Data centers are notoriously resource-intensive to build, requiring vast quantities of specialized steel, copper, and advanced cooling equipment. Much of the maritime freight carrying these materials must navigate critical shipping lanes that are now under threat. As insurance premiums for cargo vessels rise and shipping companies opt for longer, more expensive routes to avoid high-risk zones, the landed cost of hardware is climbing at an unsustainable rate. This logistical bottleneck is hitting the sector at a particularly sensitive time, as companies like Microsoft, Google, and Amazon are already spending record sums to keep pace with AI-driven demand for computing power.

Beyond the physical components, the energy market remains the most volatile variable in the equation. Data centers are among the world’s most significant consumers of electricity, and any conflict that disrupts oil and gas flows inevitably leads to higher utility bills for facility operators. Even for projects powered by renewable energy, the sheer cost of building the necessary infrastructure is tied to global commodity prices. If energy prices remain elevated due to regional warfare, the profit margins for cloud service providers could shrink, leading to a more cautious approach toward geographic expansion and new facility commissions.

Several large-scale projects in Europe and Asia are reportedly undergoing new risk assessments as the financial landscape shifts. Developers who previously locked in budgets are finding that inflationary pressures driven by geopolitical strife are rendering those figures obsolete. In some cases, the increased cost of debt and the uncertainty surrounding long-term operational expenses are making it difficult for developers to secure the necessary financing from traditional lenders. This financial friction threatens to slow the rollout of the very infrastructure that the digital economy relies upon for growth.
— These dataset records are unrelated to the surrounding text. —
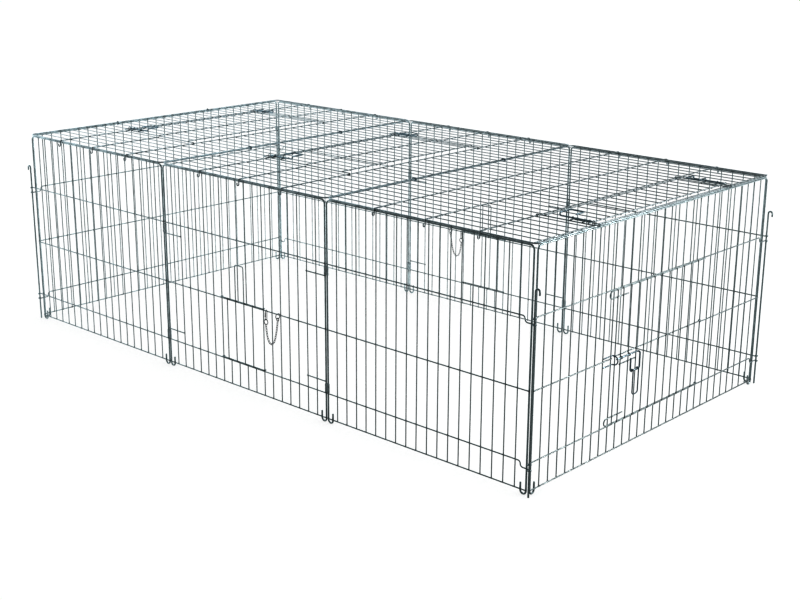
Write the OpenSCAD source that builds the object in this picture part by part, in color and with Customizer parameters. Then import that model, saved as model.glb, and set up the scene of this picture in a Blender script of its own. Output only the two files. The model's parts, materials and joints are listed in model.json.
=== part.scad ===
/* [Wires] */
// Diameter of the bent wire round each wall
frame_d = 4.5; // [3.6:0.1:5.4]
// Diameter of the upright bars
bar_d = 2.5; // [2.2:0.1:3]
// Diameter of the level wires that tie the bars together
row_d = 3; // [2.6:0.1:3.4]
// Diameter of the wire round each cover section
cover_frame_d = 4; // [3.2:0.1:4.8]
// Diameter of the lengthwise wires in the cover and its flaps
cover_wire_d = 2.2; // [2.1:0.1:2.6]
// Diameter of the cross wires of the cover, its flaps and their side wires
cross_d = 3; // [2.6:0.1:3.4]
// Depth that two crossing wires sink into each other at a weld
weld = 0.45; // [0.3:0.05:0.6]
// Length that a wire runs on past the wire it is welded to
overhang = 1.3; // [1:0.1:1.6]
/* [Walls] */
// Distance between neighbouring upright bars
wire_pitch = 37.4; // [34:0.2:41]
// Gaps between the posts of one side wall panel
side_gaps = 19; // [17:1:22]
// Gaps between the posts of an end wall
end_gaps = 30; // [28:2:34]
// Height of the top wire above the ground
wall_top = 652; // [630:1:700]
// Height of the bottom level wire
bottom_row = 14; // [12:0.5:18]
// Height of the lower level wire
lower_row = 90; // [84:1:100]
// Height of the middle level wire
middle_row = 281; // [270:1:292]
// Height of the upper level wire
upper_row = 472; // [460:1:484]
// Bend radius at the top corners of a wall
wall_corner_r = 12; // [8:1:16]
// Width of the hooked foot between its two legs
foot_w = 18; // [14:1:22]
// Height of the foot's short leg
foot_h = 32; // [26:1:40]
/* [Corners and hinges] */
// Distance between the posts of two neighbouring side panels
panel_gap = 8; // [7.4:0.1:10]
// Distance from a post to the corner where two walls would meet
corner_back = 6.5; // [5.5:0.1:9]
// Drop of the level wires just before the lower eye of a corner
kink_drop = 16; // [12:0.5:20]
// Height of a hinge sleeve
sleeve_h = 26; // [20:1:28]
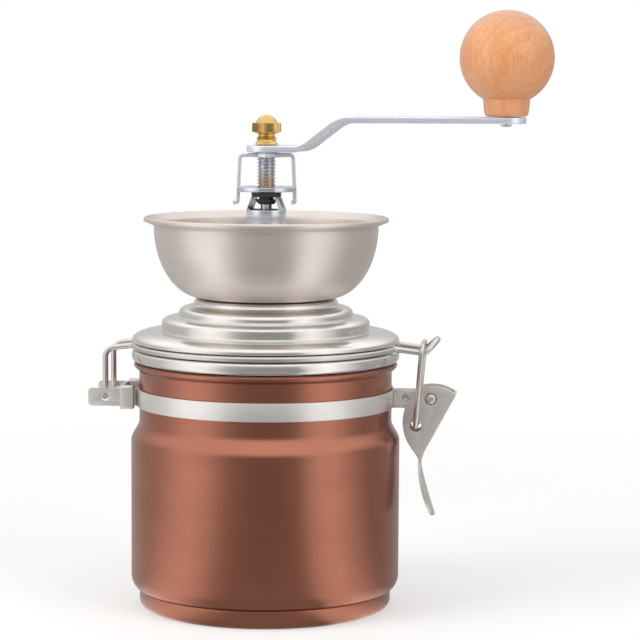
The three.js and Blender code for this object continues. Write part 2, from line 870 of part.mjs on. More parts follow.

Furthermore, the tech industry is facing a potential talent and security crisis. High-profile data center hubs in proximity to conflict zones are re-evaluating their physical security protocols and disaster recovery plans. The cost of protecting these assets against both physical and cyber threats increases exponentially during times of war. For multinational corporations, the calculation of where to place their next server farm is no longer just about tax incentives or fiber connectivity; it is now a matter of national security and regional stability.

As the situation evolves, the gap between the visionaries of the AI era and the harsh realities of global logistics is widening. If the conflict continues to escalate, the industry may see a shift toward smaller, more localized facilities or a renewed focus on optimizing existing hardware rather than building out new capacity. For now, the tech world remains on high alert, watching as the volatility in the Middle East dictates the pace of progress in Silicon Valley and beyond. The coming months will determine whether the current infrastructure boom can withstand these external shocks or if the high cost of uncertainty will finally bring the construction cranes to a halt.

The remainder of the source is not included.